Starting from around third grade (some earlier) and on, college bound students are expected to be be totally dedicated to school work 15 hours a day. Most parents scare their children out of having relationships and fill their time with so much academic training that they don't have any free time to pursue their own interests much less a relationship. When these students enter college and are free from the confines of home, most of them have not had the chance to develop "dating" skills. They have not even had that much time to interact with youth of the opposite sex in a non-school context.
From what I've witnessed so far, the Instant Photo Phenomenon and its extended physical offline meet-ups fulfill a need that many students have - to talk with members of the opposite sex in a non-academic context where the mission and boundaries are clear: to hook up. Weibo Instant Photo and offline meet-ups offer a space for social interactions with a very transparent mandate: get into a relationship, not a friendship. I have heard so many times through my fieldwork over the years of how students would get stuck in the "friend box" with someone that they liked and felt that they had no way out it. Even if I encouraged them to confess their feelings just so they can relieve themselves of the pain of not knowing if that person liked them back, they would give some excuse about not being able to express their feelngs. Most youth that I talk to just are simply lost when it comes to dating and have no idea how to tell someone they like them. They fear rejection so much that they would rather keep silent. And this is a very specific condition for the generation born in the late 80's to early 90's because these are the youth that have been subjected to this incredibly controlled education.
This is not to say that Chinese teenagers don't have sexual feelings at a young age. Quite contrary, many students would tell me of epic 3 year to 10 year crushes where not one word was said, not even one brush of skin was touched. These crushes would start in junior high and high school and would continue on and on. I know that American teenagers often have crushes that are unvoiced, but in China most of these crushes happen in a context where no one is hooking up with anyone in high-school because there is no space or time to even TRY hooking up or voicing your crush to someone. If a female even hangs around a male student too much, the teachers will pull the female student in for a talk along with her parents. Students' schedules are so tightly controlled that they don't have time to interact with each other without adult supervision.
I think the Instant Photo Phenomenon for older women and men speaks to another type of culturally situated context - the emergence of divorcees in a society where divorces are still stigmatized and in the minority. Having done research on how divorced women and men date in China, I can tell you that it's not easy for a divorcee. And it's even harder for female divorcees; there is a double standard for women. If men are divorced, they usually want to marry someone younger who has never been married before. Divorced women are seen as leftovers and in many ways they see themselves as unrescuable.

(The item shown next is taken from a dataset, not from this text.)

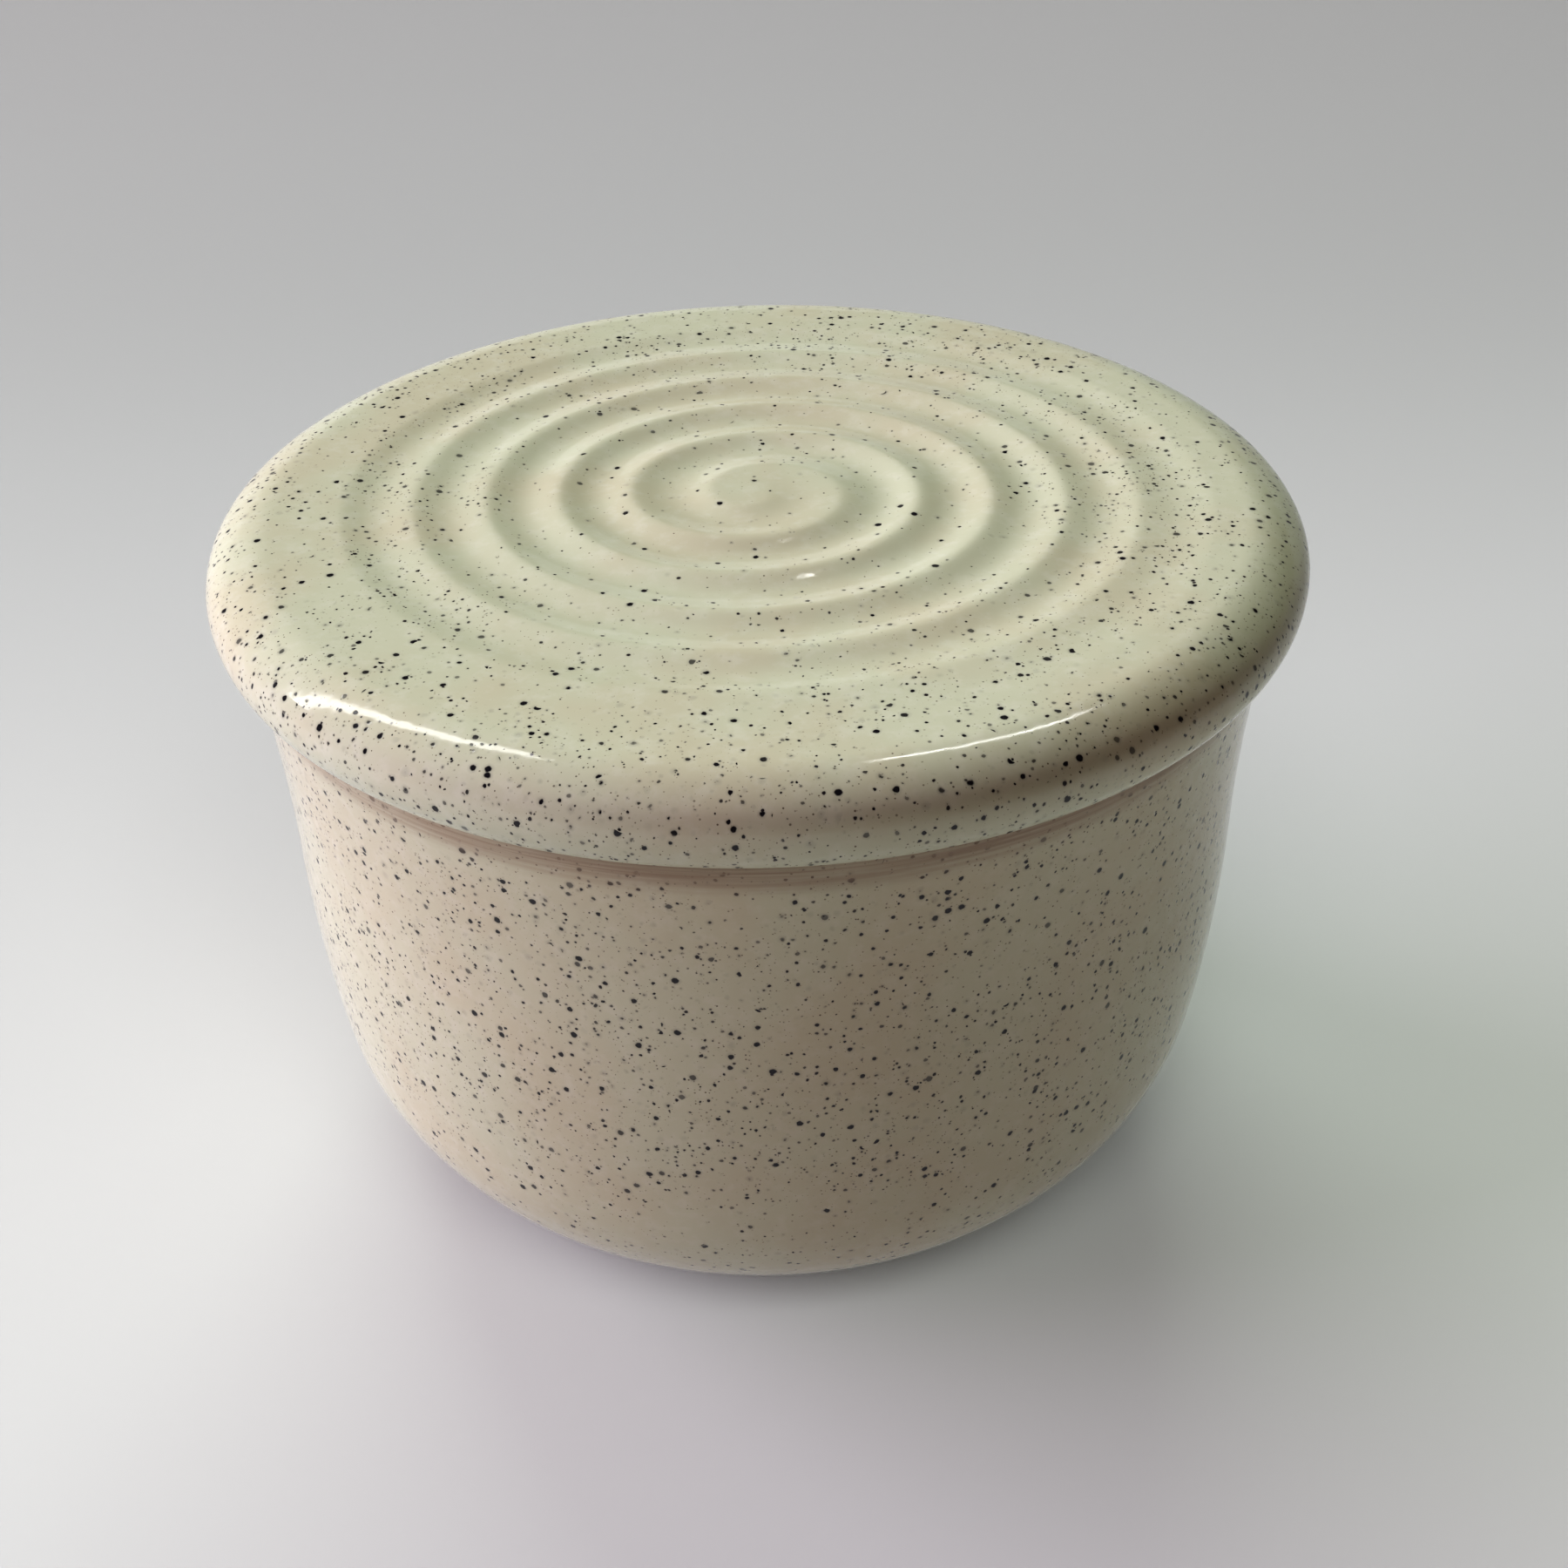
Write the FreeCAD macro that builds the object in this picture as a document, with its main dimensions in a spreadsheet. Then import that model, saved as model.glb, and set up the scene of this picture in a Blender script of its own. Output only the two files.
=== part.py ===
import FreeCAD, Part
import Sketcher

import math
import os

# A water-seal butter crock of wheel-thrown stoneware, in millimetres, with +Z up.
# The origin is the middle of the foot ring's resting face, on the surface the crock stands on.
# The crock is a thrown vessel on a bare clay foot ring. The lid is a thrown disc with a rolled rim and a
# spiral finger groove, and a bell for the butter is luted mouth-down under it, inside the crock.

SIZES = [
    ("crock_height", 77.0, "rest face to the top of the lip, which carries the lid"),
    ("wall_thickness", 5.0, "fired thickness of the crock's wall"),
    ("floor_thickness", 6.0, "thickness of the crock's floor"),
    ("neck_radius", 54.8, "outer radius of the wall where it stands upright"),
    ("neck_height", 49.0, "height of that upright place"),
    ("flare_radius", 182.0, "curve of the outer wall above the neck, bending outwards"),
    ("belly_radius", 162.0, "curve of the outer wall below the neck, bending inwards"),
    ("heel_radius", 27.8, "curve of the outer wall as it rolls under the crock"),
    ("base_radius", 32.8, "where the rolled wall ends and the flat underside begins"),
    ("inner_heel_radius", 21.0, "curve inside the crock from the wall to the floor"),
    ("lip_round", 2.0, "rounding of the lip's two edges"),
    ("foot_height", 3.0, "height of the foot ring"),
    ("foot_outer_radius", 32.4, "outer radius of the foot ring under the vessel"),
    ("foot_inner_radius", 26.0, "inner radius of the foot ring"),
    ("foot_draft", 0.8, "how far the ring's outer face leans in on its way down"),
    ("foot_round", 0.9, "rounding of the ring's two lower edges"),
    ("lid_radius", 60.0, "radius of the lid at its widest"),
    ("lid_thickness", 8.0, "thickness of the lid"),
    ("rim_widest_height", 3.3, "height of the widest place over the lid's underside"),
    ("rim_under_radius", 4.85, "rim's curve below its widest place"),
    ("rim_side_radius", 3.6, "rim's curve above its widest place"),
    ("rim_top_radius", 9.4, "flatter curve that rolls the lid's top over into the rim"),
    ("groove_pitch", 8.0, "growth of the finger groove's radius in one turn"),
    ("groove_start", 4.7, "distance from the axis where the groove starts"),
    ("groove_depth", 0.8, "depth of the groove"),
    ("groove_half_width", 3.0, "half of the groove's width at the lid's top"),
    ("bell_radius", 40.0, "outer radius of the bell at the lid"),
    ("bell_wall", 4.5, "thickness of the bell's wall"),
    ("bell_depth", 57.0, "how far the bell hangs below the lid"),
    ("bell_upright", 17.0, "length of the bell's upright wall below the lid"),
    ("bell_curve_radius", 300.0, "curve of the bell's wall towards its mouth"),
    ("bell_lip_round", 1.9, "rounding of the bell's mouth"),
    ("coil_radius", 3.5, "section of the clay coils that join the bell to the lid"),
]
GROOVE_HALF_TURNS = 10
GROOVE_CLEARANCE = 1.0  # how far the groove's cutting section stands over the lid's top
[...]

So here comes a service, Weibo Instant Photo, that allows you to connect to all these other people who are also older, most likely divorced or seen as the leftovers of society, and finally have a chance to meet men who know that they are divorced but are willing to still explore a relationships - well these women are very happy because the have faith in being "rescued." It's comforting to know that one doesn't have to be ashamed of one's age or background. I've noticed that some of the most popular Weibo Instant Photo are the ones for older women for all that info is posted publicly! I haven't heard of any single meet-ups for older people yet, but that doesn't mean that they aren't happening. I've just begun to observe this and haven't had a chance to do enough poking around yet.
Now if taking digital encounters into physical encounters such as these Weibo Singles meet-ups are becoming socially acceptable, how can we design around this existing practice? What kind of games can we build on top of this? What other kind of offline activities could be extended from Weibo? Will Instant Photo Singles remain politically benign and out of the government's concern?
I've only done a few interviews and spent a few weeks conducting ethnography so these are some very preliminary observations. So I'll have a lot more to write about this after a few months when I participate in the meet-ups, interview people who have posted for their friends and who have posted pictures of themselves, and get a better understanding of what this means for Weibo, SNS in China, and its users.
I am also aware that these Instant Photo Singles meet-ups and the social circumstances that I've described so far apply for hetero-normative relationships. I have just started researching the LGBT community and will write more about this later also when I have some done more fieldwork.
Thank you to 孟繁永 for telling me about 随手拍!